Shitao, apprend-on, a vécu de 1642 à 1707. Sans nous attarder sur les détails de sa biographie (le massacre de sa famille, de sang royal, en une période de troubles politiques, les fractures psychiques et leurs séquelles provoquées par de tels événements sur un enfant de trois ans), nous nous contenterons de dire que Shitao, après avoir été sauvé de la mort par un serviteur, fut placé dans un monastère où il fut initié au Bouddhisme t’chan et très tôt remarqué pour ses dons pour le dessin et la peinture. Plus loin dans son texte, Ch. Juliet nous apprend encore que l’œuvre de cet artiste, « extrêmement audacieuse, d’une étonnante diversité, est pourtant d’une incontestable unité », et qu’ayant tout expérimenté et tout osé « ses œuvres sont d’une variété et d’une liberté de style sans exemple. »

C’est par cette audace, cette unité, par cette liberté de style, fruit d’une constante recherche et d’une opiniâtre expérimentation des moyens de son art, que « tout comme celle de Cézanne en France, son œuvre a créé une rupture et marqué l’histoire de la peinture chinoise. » Après elle, ajoute encore Ch. Juliet, comme après celle de Cézanne, il ne fut plus possible de peintre comme avant.

Dans la suite de son exposé, Ch. Juliet développe le parallèle qu’il a, dès le départ, établi entre l’expérience spirituelle des deux artistes. Ainsi, écrit-il, si selon Shitao « la peinture émane du cœur », ce foyer des puissances de l’être, et si elle est le fruit de son activité spirituelle tout autant qu’intellectuelle, il faut également considérer que « si l’œuvre de Cézanne est si importante, si elle nous parle à ce point, c’est parce qu’elle est descendue dans ses racines et qu’il a peint à partir de ses racines. » De même, poursuit-il, si « Shitao parlait de « la Suprême Simplicité », Cézanne déclarait, quant à lui : « Je veux être simple. Ceux qui savent sont simples. » Et Ch. Juliet d’ajouter à ces mots du peintre : « ceux qui ont parcouru le long chemin de la connaissance de soi sont évidemment simples. Ils sont aussi humbles et sereins. Ils se sont décompliqués, dépouillé de leur égocentrisme, ils ont dépassé les conflits qui les entravaient, et ainsi, ils ont accédé à cette simplicité d’être qui va de pair avec l’acquiescement à soi-même. » Mais l’autre condition pour atteindre l’essence des choses, descendre au plus profond de ce qu’exige la démarche créatrice, c’est, nous dit-il encore, pour Shitao, comme pour Cézanne, la nécessité absolue d’être vrai, car « on ne peut toucher à la profondeur sans toucher à la vérité. »
Mais laissons la parole à Ch. Juliet qui termine ainsi son intervention :

« Etre vrai – vrai dans toutes les phases de son travail, donc être vrai en lui-même, vrai avec lui-même – a été l’obsession de Cézanne. Et c’est cette authenticité qui confère à son œuvre cette si forte présence, cette tranquille autorité. Sans que nous nous en rendions compte, quand nous regardons une toile de Cézanne, nous subissons l’effet de cette authenticité, la force de conviction d’une œuvre dans laquelle le peintre s’est investi avec la totalité de son être.
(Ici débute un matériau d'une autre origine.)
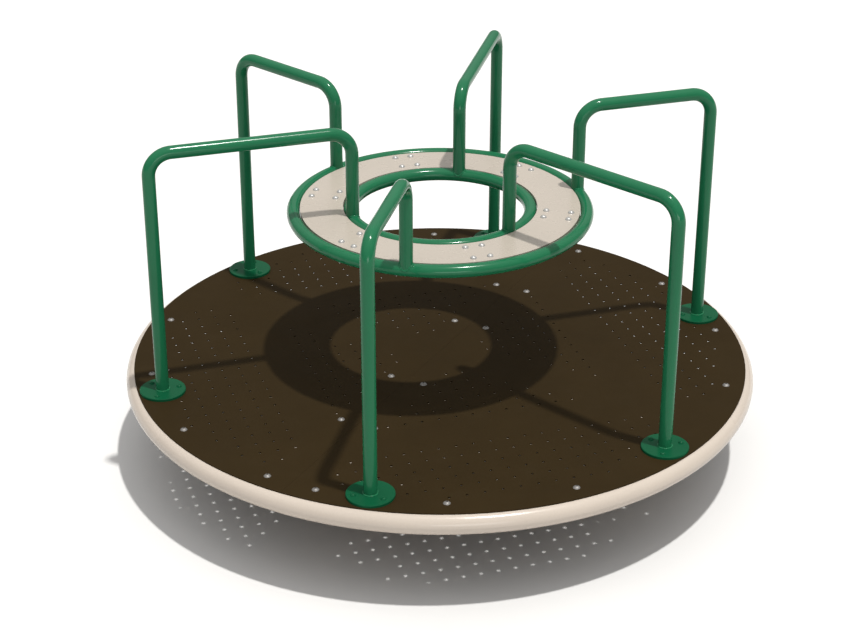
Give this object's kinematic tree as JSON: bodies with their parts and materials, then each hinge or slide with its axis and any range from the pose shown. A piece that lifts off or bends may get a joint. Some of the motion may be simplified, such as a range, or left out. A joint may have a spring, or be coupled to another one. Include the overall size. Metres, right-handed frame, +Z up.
{
  "type": "merry-go-round",
  "caption": "Spinning playground platform: round perforated deck on a bearing hub, bent handrails, and a ring table that the handrails carry.",
  "frame": {"origin": "on the spin axis, on the ground, at the underside of the base plate", "axes": "+Z up along the spin axis, +X through the outer leg of handrail_1 at the stored angle of the deck"},
  "size_m": [1.881, 1.8812, 1.0496],
  "materials": {
    "green_coat": "gloss powder coat",
    "tan_coat": "semi-gloss powder coat",
    "brown_coat": "satin coat",
    "tan_panel": "smooth satin polymer sheet",
    "plain_fasteners": "dull zinc",
    "bright_fasteners": "bright stainless",
    "galvanised": "hot-dip galvanised",
    "bearing_steel": "ground",
    "cage_steel": "pressed",
    "cap_steel": "zinc plated",
    "seal_rubber": "matte",
    "brass_fitting": "plain"
  },
  "bodies": {
    "pedestal": {"base_plate": "galvanised", "spindle": "bearing_steel", "spindle_gussets": "galvanised", "lower_bearing_cone": "bearing_steel", "upper_bearing_cone": "bearing_steel", "spindle_washer": "bearing_steel", "castle_nut": "bearing_steel", "split_pin": "bearing_steel"},
    "lower_cage": {"lower_bearing_rollers": "bearing_steel", "lower_bearing_cage": "cage_steel"},
    "upper_cage": {"upper_bearing_rollers": "bearing_steel", "upper_bearing_cage": "cage_steel"},
    "platform": {"hub_housing": "tan_coat", "hub_flange": "tan_coat", "hub_gussets": "tan_coat", "lower_bearing_cup": "bearing_steel", "upper_bearing_cup": "bearing_steel", "grease_seal": "seal_rubber", "grease_cap": "cap_steel", "grease_fitting": "brass_fitting", "seam_beam": "tan_coat", "cross_arm_a": "tan_coat", "cross_arm_b": "tan_coat", "side_beam_1": "tan_coat", "side_beam_2": "tan_coat", "side_beam_3": "tan_coat", "side_beam_4": "tan_coat", "rim_tube": "tan_coat", "rim_tabs": "tan_coat", "post_pads": "tan_coat", "deck_plate_a": "brown_coat", "deck_plate_b": "brown_coat", "deck_screws": "plain_fasteners", "deck_nuts": "plain_fasteners", "handrail_1": "green_coat", "handrail_2": "green_coat", "handrail_3": "green_coat", "handrail_4": "green_coat", "handrail_5": "green_coat", "handrail_6": "green_coat", "post_flange_1": "green_coat", "post_flange_2": "green_coat", "post_flange_3": "green_coat", "post_flange_4": "green_coat", "post_flange_5": "green_coat", "post_flange_6": "green_coat", "flange_screws": "green_coat", "flange_nuts": "plain_fasteners", "table_outer_tube": "green_coat", "table_inner_tube": "green_coat", "table_straps": "green_coat", "table_panel": "tan_panel", "panel_screws": "bright_fasteners", "panel_nuts": "plain_fasteners"}
  },
  "joints": [
    {"name": "platform_spin", "type": "hinge", "parent": "pedestal", "child": "platform", "pos_m": [0, 0, 0.16], "axis": [0, 0, 1], "continuous": true},
    {"name": "lower_cage_spin", "type": "hinge", "parent": "pedestal", "child": "lower_cage", "pos_m": [0, 0, 0.099], "axis": [0, 0, 1], "continuous": true},
    {"name": "upper_cage_spin", "type": "hinge", "parent": "pedestal", "child": "upper_cage", "pos_m": [0, 0, 0.224], "axis": [0, 0, 1], "continuous": true}
  ],
  "couplings": [
    {"joint": "lower_cage_spin", "follows": "platform_spin", "ratio": 0.5763},
    {"joint": "upper_cage_spin", "follows": "platform_spin", "ratio": 0.5858}
  ]
}
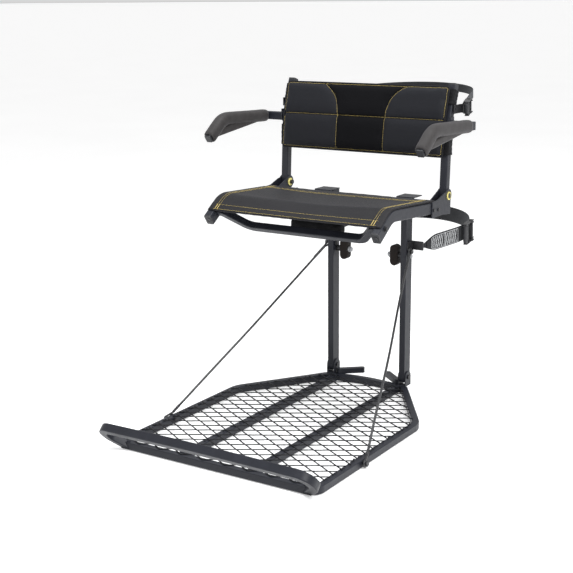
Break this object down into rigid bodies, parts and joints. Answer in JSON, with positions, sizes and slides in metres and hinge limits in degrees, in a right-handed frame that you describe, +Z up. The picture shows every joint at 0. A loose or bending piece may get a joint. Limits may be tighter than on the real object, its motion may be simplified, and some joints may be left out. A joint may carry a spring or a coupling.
{
  "type": "hang-on tree stand",
  "caption": "Hang-on tree stand: folding mesh platform on a twin-post mast with a flip-up sling seat, padded backrest, flip-up arms, stay cables and ratchet tree straps.",
  "frame": {"origin": "top plane of the platform tubes, midway between the two posts, in the plane of the posts' front faces", "axes": "+X is to the right as seen from in front, +Y points to the tree, +Z is up"},
  "size_m": [0.6974, 1.2977, 0.9193],
  "materials": {
    "frame_steel": "satin charcoal powder coat",
    "deck_steel": "satin charcoal powder coat on expanded metal",
    "black_hardware": "black oxide",
    "zinc_hardware": "bright zinc plate",
    "cap_plastic": "black moulded plug",
    "grip_foam": "closed-cell foam sleeve",
    "bushing_nylon": "ivory-yellow nylon",
    "pad_fabric": "black woven polyester over foam",
    "sling_fabric": "black coated open weave",
    "webbing": "black polyester webbing",
    "paddle_rubber": "brown-black moulded rubber",
    "cable_jacket": "vinyl-coated wire rope"
  },
  "bodies": {
    "mast": {"post_left": "frame_steel", "post_right": "frame_steel", "mast_crossbar": "frame_steel", "post_top_brackets": "frame_steel", "end_bracket_left": "frame_steel", "end_bracket_right": "frame_steel", "upright_left": "frame_steel", "upright_right": "frame_steel", "upright_caps": "cap_plastic", "back_crossbar": "frame_steel", "back_pad": "pad_fabric", "pad_sleeves": "pad_fabric", "tree_paddle_left": "paddle_rubber", "tree_paddle_right": "paddle_rubber", "paddle_bolts": "zinc_hardware", "paddle_spacers": "black_hardware", "post_anchor_bolts": "black_hardware", "seat_pivot_bolts": "black_hardware", "cable_left": "cable_jacket", "cable_right": "cable_jacket", "cable_ferrules": "black_hardware", "arm_plates": "zinc_hardware", "strap_hooks": "black_hardware", "lower_strap_web": "webbing", "lower_ratchet_frame": "black_hardware", "upper_strap_web": "webbing", "upper_ratchet_frame": "black_hardware", "ratchet_pins": "zinc_hardware"},
    "platform": {"platform_frame": "frame_steel", "platform_bar_left": "frame_steel", "platform_bar_right": "frame_steel", "boot_rail": "frame_steel", "platform_mesh": "deck_steel", "foot_clevis_left": "frame_steel", "foot_clevis_right": "frame_steel", "platform_hinge_bolts": "black_hardware", "lower_tree_bars": "frame_steel", "cable_anchor_bolts": "black_hardware"},
    "seat": {"seat_rail_left": "frame_steel", "seat_rail_right": "frame_steel", "seat_rail_caps": "cap_plastic", "seat_front_bar": "frame_steel", "hinge_bracket_left": "frame_steel", "hinge_bracket_right": "frame_steel", "pivot_bushings": "bushing_nylon", "bracket_rivets": "black_hardware", "rail_bolts": "zinc_hardware", "seat_sling": "sling_fabric", "under_seat_pouch": "sling_fabric"},
    "arm_left": {"arm_tube_left": "frame_steel", "arm_grip_left": "grip_foam", "arm_cap_left": "cap_plastic", "arm_bolt_left": "black_hardware"},
    "arm_right": {"arm_tube_right": "frame_steel", "arm_grip_right": "grip_foam", "arm_cap_right": "cap_plastic", "arm_bolt_right": "black_hardware"},
    "lower_handle": {"lower_ratchet_handle": "zinc_hardware"},
    "upper_handle": {"upper_ratchet_handle": "zinc_hardware"}
  },
  "joints": [
    {"name": "platform_fold", "type": "hinge", "parent": "mast", "child": "platform", "pos_m": [0, 0.019, 0.027], "axis": [-1, 0, 0], "range_deg": [0, 62], "deforming": ["cable_left", "cable_right", "cable_ferrules"]},
    {"name": "seat_flip", "type": "hinge", "parent": "mast", "child": "seat", "pos_m": [0, -0.028, 0.592], "axis": [-1, 0, 0], "range_deg": [0, 66.5]},
    {"name": "arm_left_flip", "type": "hinge", "parent": "mast", "child": "arm_left", "pos_m": [-0.3, -0.017, 0.787], "axis": [-1, 0, 0], "range_deg": [0, 95]},
    {"name": "arm_right_flip", "type": "hinge", "parent": "mast", "child": "arm_right", "pos_m": [0.3, -0.017, 0.787], "axis": [-1, 0, 0], "range_deg": [0, 95]},
    {"name": "lower_ratchet_open", "type": "hinge", "parent": "mast", "child": "lower_handle", "pos_m": [0.21816, 0.25531, 0.44043], "axis": [0, -0.0663, 0.9978], "range_deg": [0, 100]},
    {"name": "upper_ratchet_open", "type": "hinge", "parent": "mast", "child": "upper_handle", "pos_m": [0.28238, 0.07637, 0.83155], "axis": [0, -0.0663, 0.9978], "range_deg": [0, 100]}
  ],
  "couplings": [
    {"joint": "seat_flip", "follows": "platform_fold", "ratio": 1.07}
  ]
}
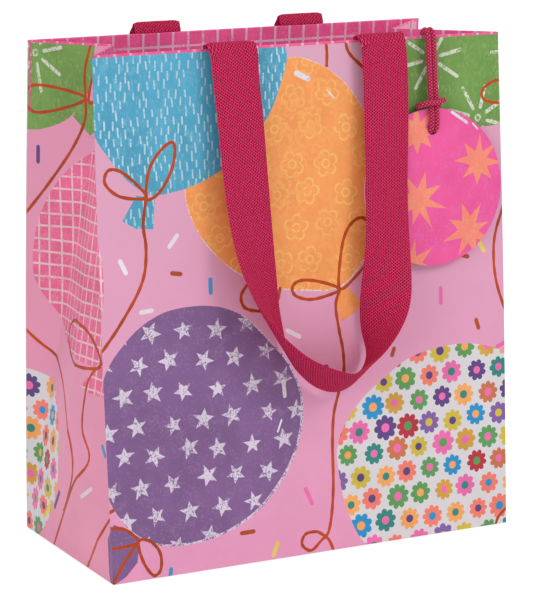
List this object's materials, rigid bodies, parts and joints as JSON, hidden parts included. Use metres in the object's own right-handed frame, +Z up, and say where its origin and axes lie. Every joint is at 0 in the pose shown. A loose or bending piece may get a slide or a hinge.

« L’homme de bien œuvre en lui-même sans relâche », nous rappelle Shitao citant Le Livre des Mutations, l’ouvrage le plus ancien de la littérature chinoise. De même le peintre doit sans trêve œuvrer en lui-même. Œuvrer à s’intensifier, s’affiner, aller toujours plus avant dans sa quête de lui-même, de l’Un, de cela à quoi l’être humain aspire et qu’il ne saurait nommer.
Cézanne ne cessait de répéter : « Il faut travailler, il faut travailler. » On peut prolonger sa pensée en ajoutant : travailler sur la toile pour travailler en lui-même. Pour être toujours plus libre, plus vaste, plus riche, mieux armé, mieux centré. Pour vivre dans une croissante intimité avec lui-même. Pour s’approcher davantage de cet absolu continûment et douloureusement poursuivi. Pour vivre à la pointe de lui-même, et dans une tension extrême, capter et figurer l’infiniment subtil. »

Ce texte, dans lequel Ch. Juliet s’applique à recouper les réflexions de Shitao et de Cézanne, renvoie ces deux artistes à une même expérience. C’est-à-dire à une démarche de créateurs exigeants, passionnés, dont la vie se confond avec l’œuvre. Et ce qui vaut dans l’œuvre, dans toute œuvre qui se propose d’intensifier non seulement notre rapport au monde mais encore à nous-mêmes, est ce qui nous élève, nous grandit et, en nous arrachant au temps, nous donne accès à ce qui, dans l’esprit, appartient à l’impérissable.